Türkiye'nin genç ve dijital teknolojileri kullanmaya yatkın bir nüfusu olduğunun altını çizen Soylu, özellikle son 20 yıldır iletişim teknolojisine yaptıkları altyapı yatırımları sayesinde bu alanda yoğun bir trafik elde ettiklerini dile getirdi.
"Ciddi terör tehdidi altında olan bir coğrafyaya sahibiz"
Soylu, kamuda da dijital teknoloji kullanımının ileri seviyede olduğunu ifade ederek, "2022 e-Devlet Kıyaslamaları Raporu'na göre, Türkiye'nin e-devlet olgunluk oranı yüzde 72'dir, 27'si Avrupa Birliği ülkesi olan 35 ülke içerisinde Fransa, İtalya ve Almanya'nın önünde 16. sıradadır. Avrupa Birliği ortalaması yüzde 68'dir. İçişleri Bakanlığı da tuttuğu kişisel verinin yoğunluğunun yanı sıra geliştirdiği ortak projeyle ülkemizi dünyada biyometrik veri yazılım üreten sayılı ülkelerden biri konumuna getirmiştir. Öte yandan 2011 yılından beri ciddi bir göç yönetimi ortaya koyuyoruz. Burada ulaştığımız kişisel ve biyometrik verinin gizliliği konusunda uluslararası alandan gelen taleplere rağmen terörist hariç, ciddi bir hassasiyet gösteriyoruz. Ciddi terör tehdidi altında olan bir coğrafyaya sahibiz. Güvenlik yönetiminde bilgi ve kişisel veri bizim için ortalamanın üstünde bir önem taşımaktadır." değerlendirmesini yaptı.

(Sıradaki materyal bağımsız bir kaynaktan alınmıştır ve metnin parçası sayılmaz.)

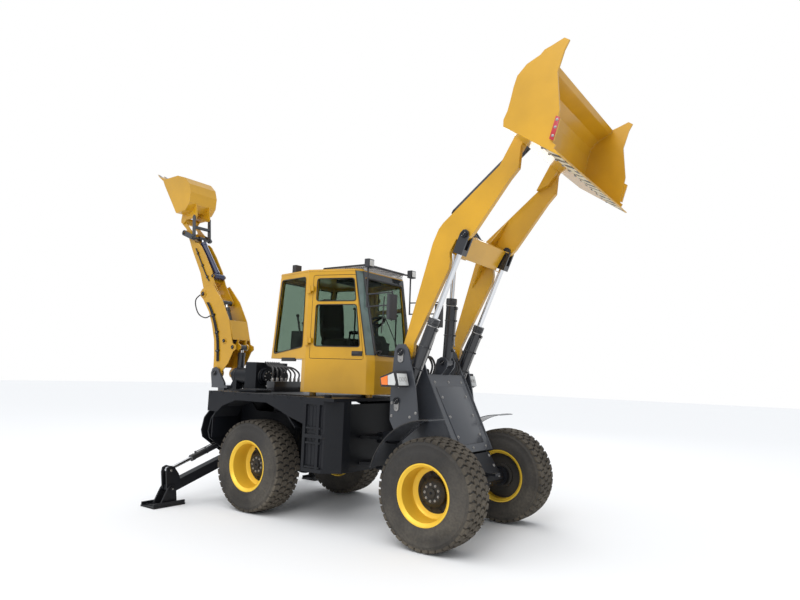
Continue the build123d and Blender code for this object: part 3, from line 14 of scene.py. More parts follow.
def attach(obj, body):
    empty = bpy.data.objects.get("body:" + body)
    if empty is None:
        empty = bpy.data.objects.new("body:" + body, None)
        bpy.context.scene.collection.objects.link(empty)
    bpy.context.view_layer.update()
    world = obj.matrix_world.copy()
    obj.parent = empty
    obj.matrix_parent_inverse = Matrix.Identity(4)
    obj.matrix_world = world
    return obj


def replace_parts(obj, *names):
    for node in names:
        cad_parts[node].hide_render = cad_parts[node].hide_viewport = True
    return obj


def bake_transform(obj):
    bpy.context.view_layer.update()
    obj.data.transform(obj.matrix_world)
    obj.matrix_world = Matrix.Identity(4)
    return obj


LOG = logging.getLogger("backhoe_loader")
Point = Sequence[float]
Flat = tuple[float, float]

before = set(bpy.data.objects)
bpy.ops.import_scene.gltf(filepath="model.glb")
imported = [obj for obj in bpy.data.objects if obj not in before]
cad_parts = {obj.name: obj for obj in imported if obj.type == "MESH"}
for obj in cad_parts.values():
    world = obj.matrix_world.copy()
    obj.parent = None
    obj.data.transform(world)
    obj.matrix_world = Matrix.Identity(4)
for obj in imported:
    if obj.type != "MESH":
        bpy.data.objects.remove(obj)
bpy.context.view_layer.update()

REAR_X = -0.2444
FRONT_X = REAR_X + 2.72
AXLE_Z = 0.59
ARM_PIVOT = (FRONT_X - 0.612, 2.101)
ARM_ANGLE = math.radians(59.47)
ARM_LENGTH = 2.878
BEAM_LOW = 1.2925
BEAM_HIGH = 1.5675
ARM_Y = 0.56
BUCKET_ANGLE = math.radians(-35.1)
DIGGER_PIVOT = (REAR_X - 3.13, 4.44)


def on_line(at: Flat, angle: float, along: float, across: float) -> Flat:
    """Place a point given along a direction and to its left in the side view.

    Args:
        at: The x and z of the line's start.
        angle: The direction of the line above the +X axis, in radians.
        along: The distance along the line.
        across: The distance to the left of the line.

    Returns:
        The x and z of the point.
    """
    c, s = math.cos(angle), math.sin(angle)
    return at[0] + along * c - across * s, at[1] + along * s + across * c


ARM_TIP = on_line(ARM_PIVOT, ARM_ANGLE, ARM_LENGTH, 0.0)
LIFT_BASE = (FRONT_X - 0.650, 1.527)
LIFT_EYE = on_line(ARM_PIVOT, ARM_ANGLE, 1.563, 0.023)
TILT_BASE = (FRONT_X - 0.391, 2.000)
LEVER_TOP = (REAR_X + 2.440, 3.900)
BOOM_BASE = (REAR_X - 1.520, 1.640)
BOOM_EYE = (REAR_X - 1.510, 2.180)
BOOM_TIP = (REAR_X - 2.3327, 3.0720)
DIPPER_BASE = (REAR_X - 1.720, 2.280)
DIPPER_EYE = (REAR_X - 1.985, 2.925)
CURL_BASE = (REAR_X - 2.225, 3.385)
ROCKER_TOP = (REAR_X - 2.760, 4.090)
CHEEK_OUT = 0.7005
COVER_RADIUS = 0.142
COVER_RING = 0.105
COVER_BOLTS = 10
SIDES = (-1, 1)
NAMED_SIDES = ((-1, "right"), (1, "left"))


class Effect(Enum):
    """The shader groups that more than one finish uses."""

    DUST = "dust_film"
    EDGE = "edge_wear"
    GRAIN = "surface_grain"


def new_group(
    name: str, inputs: Sequence[tuple[str, str, object]], outputs: Sequence[tuple[str, str]],
) -> bpy.types.NodeTree:
    """Make an empty shader group with named sockets.

    Args:
        name: The group's name.
        inputs: Name, socket type and default of each input.
        outputs: Name and socket type of each output.

    Returns:
        The group, with its input and output nodes made.
    """
    group = bpy.data.node_groups.new(name, "ShaderNodeTree")
    for label, kind, default in inputs:
        socket = group.interface.new_socket(label, in_out="INPUT", socket_type=kind)
        if default is not None:
            socket.default_value = default
    for label, kind in outputs:
        group.interface.new_socket(label, in_out="OUTPUT", socket_type=kind)
    group.nodes.new("NodeGroupInput").name = "in"
    group.nodes.new("NodeGroupOutput").name = "out"
    return group


def feed(node: bpy.types.Node, values: dict[str, object]) -> None:
    """Set constants on a node's inputs."""
    for key, value in values.items():
        node.inputs[key].default_value = value


class Graph:
    """A short way to add and join shader nodes."""

    def __init__(self, tree: bpy.types.NodeTree) -> None:
        """Keep the tree that the nodes go in."""
        self.tree = tree

    def add(self, kind: str, values: dict[str, object] | None = None, **settings: object) -> bpy.types.Node:
        """Add a node.

        Args:
            kind: The node's type, without the ShaderNode prefix.
            values: Constants for its inputs.
            **settings: Properties to set on the node.

        Returns:
            The new node.
        """
        node = self.tree.nodes.new("ShaderNode" + kind)
        for key, value in settings.items():
            setattr(node, key, value)
        feed(node, values or {})
        return node

    def join(self, source: bpy.types.NodeSocket, target: bpy.types.NodeSocket) -> None:
        """Join an output to an input."""
        self.tree.links.new(source, target)

    def maths(self, operation: str, first: object, second: object) -> bpy.types.NodeSocket:
        """Add a Math node on two sockets or numbers, and return its result."""
        node = self.add("Math", operation=operation)
        for index, value in enumerate((first, second)):
            if isinstance(value, (int, float)):
                node.inputs[index].default_value = value
            else:
                self.join(value, node.inputs[index])
        return node.outputs[0]

    def ramp(self, source: bpy.types.NodeSocket, low: float, high: float) -> bpy.types.NodeSocket:
        """Spread the values between low and high over 0 to 1, and return the result."""
        node = self.add("MapRange", {"From Min": low, "From Max": high})
        self.join(source, node.inputs["Value"])
        return node.outputs["Result"]

    def noise(self, where: bpy.types.NodeSocket, scale: float, detail: float) -> bpy.types.NodeSocket:
        """Add a noise texture on coordinates, and return its value."""
        node = self.add("TexNoise", {"Scale": scale, "Detail": detail})
        self.join(where, node.inputs["Vector"])
        return node.outputs["Fac"]

    def place(self) -> bpy.types.NodeSocket:
        """Return the object coordinates."""
        return self.add("TexCoord").outputs["Object"]

    def axes(self, source: bpy.types.NodeSocket) -> bpy.types.bpy_prop_collection:
        """Split a vector, and return its X, Y and Z."""
        node = self.add("SeparateXYZ")
        self.join(source, node.inputs[0])
        return node.outputs

    def mix(self, factor: bpy.types.NodeSocket, first: object, second: object) -> bpy.types.NodeSocket:
        """Mix two colours by a factor, and return the result."""
        node = self.add("Mix", data_type="RGBA")
        self.join(factor, node.inputs[0])
        for index, value in ((6, first), (7, second)):
            if isinstance(value, tuple):
                node.inputs[index].default_value = value
            else:
                self.join(value, node.inputs[index])
        return node.outputs[2]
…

Uyuşturucuyla mücadeledeki yoğun ve ciddi çalışmanın altını çizen Soylu, kullanıcı eğilimlerini bilmenin ve uyuşturucu suçuna bulaşmış insanlardan veri toplamanın mücadele politikalarını oluşturmadaki önemine işaret etti.
Bakan Soylu, kişisel veriler konusunun hayatın her alanını çok net bir şeklide ilgilendirdiğini vurgulayarak, şunları kaydetti:
"Kadına şiddet konusu var. Kadını korumaya alıyorsunuz. Kadını korumaya aldığınız andan itibaren o kadına yeni bir kimlik veriyorsunuz. Peki eski hayatındaki kimlik avantajlarını, yeni hayatındaki kimlikte kullanabiliyorsunuz. Yani karşı karşıya kaldığı bir sıkıntı onu mağdur mu ediyor? Yani havalimanına gittiği zaman yeni kimliğiyle uçabiliyor mu? Eskiden bir devlet desteği alıyorsa yeni kimliğiyle beraber bunu alabilme kabiliyetine sahip mi? Bu kadar lüks. Bir tarafta onun kişisel verisini koruma altına alıyorsunuz ama bir taraftan da hassasiyetini bir vesileyle korumak zorundasınız. Şimdi yaklaşık 1,5 ay önce Aile ve Sosyal Hizmetler Bakanlığı ve diğer bakanlıklarla yaptığımız entegrasyonla özellikle şiddet gören ve koruma altında olan kadınlara bu imkanı da sağlamış olduk."